If I could sit down with you and spend a leisurely afternoon sipping some chai tea, I would advise that you look to do some cleaning not just with your possessions but also with your most important possession – your wonderful mind.
Also, simplifying can feel daunting–and that’s the opposite of the freedom you’re trying to achieve. So, don’t think you have to do this all at once, like the guys from the movie “The Minimalists.” (Good info at their site, btw.)
So, with all that “in mind” here are some ways to simplify your life, step by step, so you can enjoy
your life more instead of feeling overwhelmed, that address both the physical and the mental house cleaning.
And just think: If you start today, then tomorrow you’ll be that much closer to achieving
the life you want!
Learn to Slow Down
Despite your best efforts, you can’t always be doing things. You can’t always be at your best so you need to know when to take time off and rest. It sounds ironic, but slowing may actually let you get more things done than when you are always on your feet. We hear so much about multitasking in this day and age. The truth is, you can’t. Your conscious mind is a serial processor—one thing at a time. It can only focus on one thing and then it loses efficiency and focus when you switch between things. Studies show you will be more efficient by setting aside other tasks and focusing.

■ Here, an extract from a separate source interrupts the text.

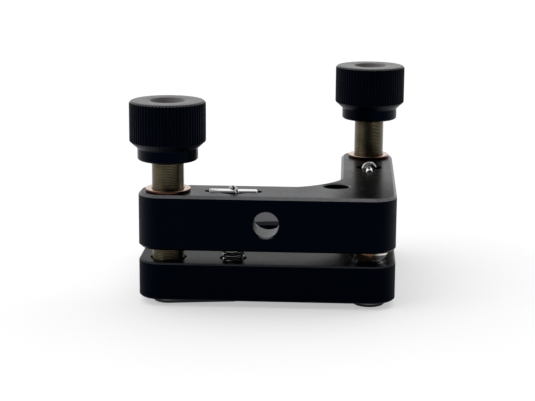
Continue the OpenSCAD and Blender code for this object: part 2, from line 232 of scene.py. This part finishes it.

Taking time to be still is a skill. Set time aside with no objectives tied to it—time to just live your life. Even if it’s just 15 minutes. At first, this may make you feel fidgety or guilty. Remember, it is a skill—and not one we’re taught by our world. Like Thoreau, we must learn how to “live deliberately.”
Own Just What You Need
What are the things you really need? Think of them and make sure that the things you have in your life actually have a reason to be there. If it doesn’t, then there’s no reason to keep it. Simpler life means you cannot let your things own you and bring you down.
The art of Feng Shui tells us that clutter robs energy from our spaces and our lives. It’s true. A clear, efficient space where everything serves a role in your life frees up mental energy. Clean a closet, or even just a drawer. Notice the shift in how you feel. Don’t let your things own you.
Start slow–clean that closet or drawer; create a way to evaluate whether or not new things come into the house. Make a goal to be 25% leaner in your possessions in 6 months or a year.
Make Time and Priorities
These days, people are so often used to saying they don’t have time. In truth, they don’t mean they don’t have time but doesn’t see something as priority. Are you one of those whose priorities are askew? To get a hold of your life, you need to make priorities and make time to things that are actually important.
Live Free From Debt
If you are full of debt, that’s a stressful way of living your life. If it is something that can be considered an investment like your home and you can afford it, then it’s okay. But if you can’t at least not right now, then may be it really just not the best time.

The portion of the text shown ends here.